With no notice, UK-based P&O Ferries laid off 800 people, many over a Zoom call. The abrupt terminations caused widespread service cancellations and drew immediate backlash from government officials and unions over its plan to cut ferry service and replace staff with cheaper labor. P&O Ferries, which is owned by DP World, a shipping company based in Dubai, said on its website that there would be significant disruption to its services as it became “a more competitive and efficient operator.”
Workers and many others attended protests in the English port cities of Hull, Dover, and Liverpool and the Northern Irish port of Larne. The service disruption was likely to delay transportation of food, medicine, and other goods between Britain and the rest of Europe, union officials said.
In a company-wide email, Peter Hebblethwaite, P&O’s CEO, said that the company was reducing its crewing costs by 50 percent to set up the business for growth. He said that P&O Ferries had entered a new partnership with an international crewing company, and that new crew members from that company would staff affected ships.
In a statement last week, P&O acknowledged that “for our staff, this redundancy came without warning or prior consultation, and we fully understand that this has caused distress for them and their families.” The decision was “a last resort,” the company said, adding that the business would not survive without fundamentally changed crewing arrangements.
Politicians expressed outrage about the firings and came under pressure to withdraw government contracts with the firm.

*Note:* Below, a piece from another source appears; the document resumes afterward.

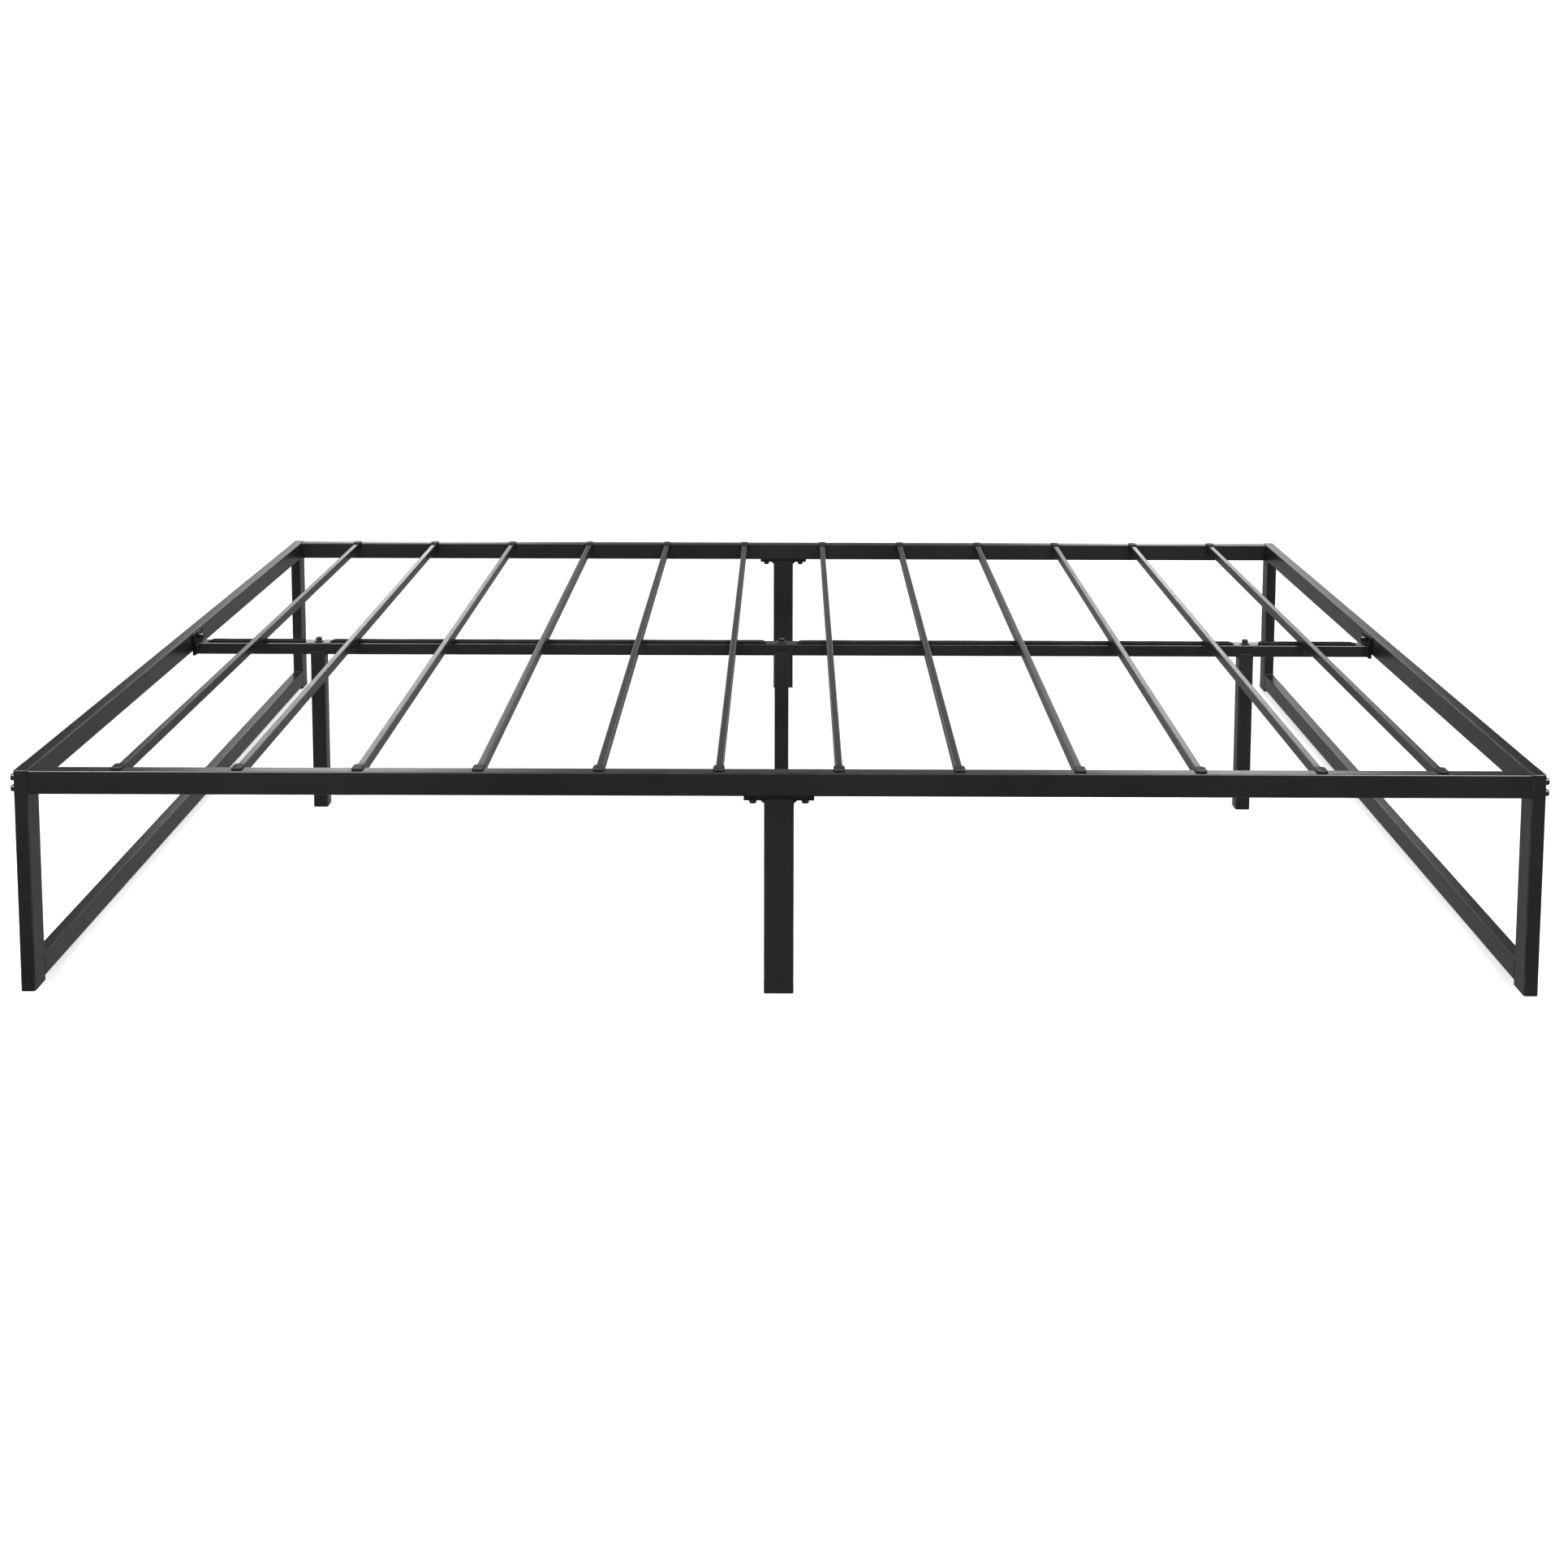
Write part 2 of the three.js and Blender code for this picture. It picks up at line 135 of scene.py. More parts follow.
# Local (across, deep, along) coordinates to the row frame, with the length along the named axis
def turnedTo(axis, points):
    order = axisOrder[axis]
    placed = np.empty_like(points)
    for k in range(3):
        placed[..., order[k]] = points[..., k]
    return placed


# A round-cornered rectangle of the given width, depth and corner radius at each station:
# corner k is at (+-(w/2 - r), +-(d/2 - r)), plus r (cos, sin) of an angle over a quarter turn.
# Wear is the edge mask that lightens edges, for real rubbed wear and a painted highlight: sin(pi t) round
# each corner, or the station's own rim wear where that is more.
def sweptSection(stations, widths, depths, radii, rimWear, steps=5):
    t = np.linspace(0, 1, steps + 1)
    angle = (np.arange(4)[:, None] + t) * math.pi / 2
    signU = np.array([1, -1, -1, 1])[:, None]
    signV = np.array([1, 1, -1, -1])[:, None]
    w, d, r, s, rim = (
        np.asarray(a, float)[:, None, None] for a in (widths, depths, radii, stations, rimWear)
    )
    u = signU * (w / 2 - r) + r * np.cos(angle)
    v = signV * (d / 2 - r) + r * np.sin(angle)
    rings = np.stack([u, v, s + 0 * u], -1).reshape(len(w), -1, 3)
    wear = np.maximum(np.sin(math.pi * t) + 0 * u, rim + 0 * u).reshape(len(w), -1)
    return rings, wear


# Stations of a bar whose ends are rounded by a quarter circle: near an end the section is inset by
# rim (1 - sin) while the station moves rim (1 - cos). Inset runs the other way at the far end.
def rimStations(length, rims, steps=3):
    t = np.linspace(0, math.pi / 2, steps + 1)
    stations = np.append(rims[0] * (1 - np.cos(t)), length - rims[1] * (1 - np.sin(t)))
    insets = np.append(rims[0] * (1 - np.sin(t)), rims[1] * (1 - np.cos(t)))
    return stations, insets, np.tile(np.sin(2 * t), 2)


# A solid bar that fills a box
def barShell(low, high, axis, radius, rims, steps=5):
    order = axisOrder[axis]
    low, high = np.array(low), np.array(high)
    width, depth, length = (high - low)[list(order)]
    stations, insets, rimWear = rimStations(length, rims)
    radii = np.maximum(radius - insets, sharpestEdge["bar"])
    rings, wear = sweptSection(
        stations, width - 2 * insets, depth - 2 * insets, radii, rimWear, steps
    )
    middle = ((low + high) / 2)[list(order)]
    rings = rings + np.array([middle[0], middle[1], low[order[2]]])
    return closedShell(turnedTo(axis, rings), wear)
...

“The news that P&O Ferries is sacking the crew across the entire UK fleet is a betrayal of British workers. It is nothing short of scandalous given than this Dubai owned company received millions of pounds of British taxpayer’s money during the pandemic,” said Mark Dickinson, General Secretary of Nautilus International.
“Reports of workers being given zero notice and escorted off their ships with immediate effect, while being told cheaper alternatives would take up their roles, shows the insensitive way in which P&O has approached this issue—a point I made crystal clear to P&O’s management when I spoke to them earlier this afternoon,” said Robert Courts, the undersecretary of state at the Department for Transport.
Geoff Martin, a spokesperson for the National Union of Rail, Maritime and Transport Workers, said that planned protests and union efforts to get the workers rehired would continue next week.
“It’s much of the modern management technique—to just treat the work force like scum on the expectation that you can get away with it,” he said. “And that’s what happened.”